Colonizada



Já houve quem me escrevesse perguntando se gosto da frase final que remata a apresentação do livro. "É possível descolonizar um país, mas é impossível descolonizar uma alma".
Confesso que comecei por estranhá-la, por constituir uma visão de fora, mas com os dias, conforme a vou relendo, tenho vindo a percebê-la. Aquela frase reflecte-me?
Vejamos este exemplo: escrevi a um amigo com imensos contactos em Angola e Moçambique, pedindo-lhe que tentasse divulgar a existência do livro nesses países. Gostava de ser lida em África; tenho este fetiche. Gostava que os africanos pudessem conhecer o que representou todo aquele processo para alguém que não tinha culpas directas no cartório da sua repressão, mas que se viu envolvido no tumulto, atravessando grande injustiça e violência como incauta testemunha. É provável que não gostem do que escrevo, como muitos retornados (aqui e lá) não gostarão, mas aquelas são as minhas vivências, e é indiscutível, para quem me rodeia e me conhece, que sou uma mulher profundamente marcada pelo facto de ter nascido e vivido em Moçambique até ao início da adolescência. Sou isso. Essa personalidade de linha de fronteira que só pode sentir-se quase aquilo, e nunca o absoluto dessa substância. E talvez este livro tenha servido como catarse dessa impossibilidade de pertencer totalmente a um lugar, a uma pessoa, a uma só ideia, que me perseguiu desde então.
Ao escrever ao meu amigo com contactos africanos, disse-lhe algo como, "olha, vê lá se divulgas isto ao pessoal que conheces nas colónias". E escrevi-o com a maior naturalidade. Nada me pareceu incorrecto nesta frase. Enviei o emaile, e só o reli quando veio a resposta. Deparei-me com o vocábulo "colónias" e ainda pensei em enviar-lhe uma errata do género, "onde se lê colónias, deves ler ex-colónias". Mas depois pensei que não. Seria melhor não dar relevância ao assunto, podia ser que lhe tivesse passado. Até agora não se acusou.

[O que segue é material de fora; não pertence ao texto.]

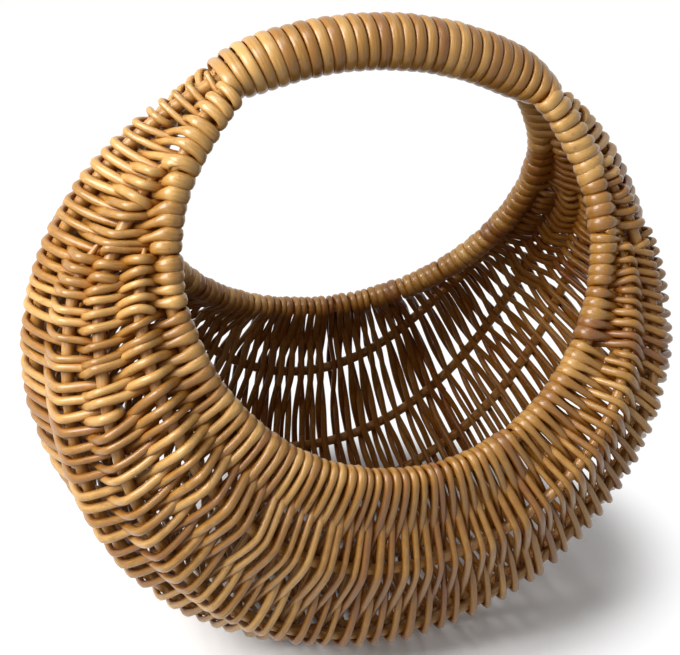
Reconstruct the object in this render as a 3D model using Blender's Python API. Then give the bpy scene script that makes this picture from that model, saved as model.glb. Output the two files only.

Mas fiquei a pensar. Caramba, digam-me lá se isto não é uma alma colonizada até ao tutano? E não é por mal. Eu quero muito que as ex-colónias vivam cada vez melhor sem nós. Há neste desejo uma enorme sinceridade e muita emoção envolvida. Contudo, sinto um interesse pela realidade dos países que foram colónias portuguesas que não se compara com o que me suscita os que foram colónias de outros. Tenho muita pena, mas o que se passa no Quénia e na Zâmbia interessa-me menos. Não possuo uma ligação emocional com esses lugares. A minha alma não está colonizada por eles. Eu não fui deles e eles não foram meus. Mas entre mim e Moçambique não há volta a dar, colonizámo-nos mutuamente, para a vida, como amores antigos.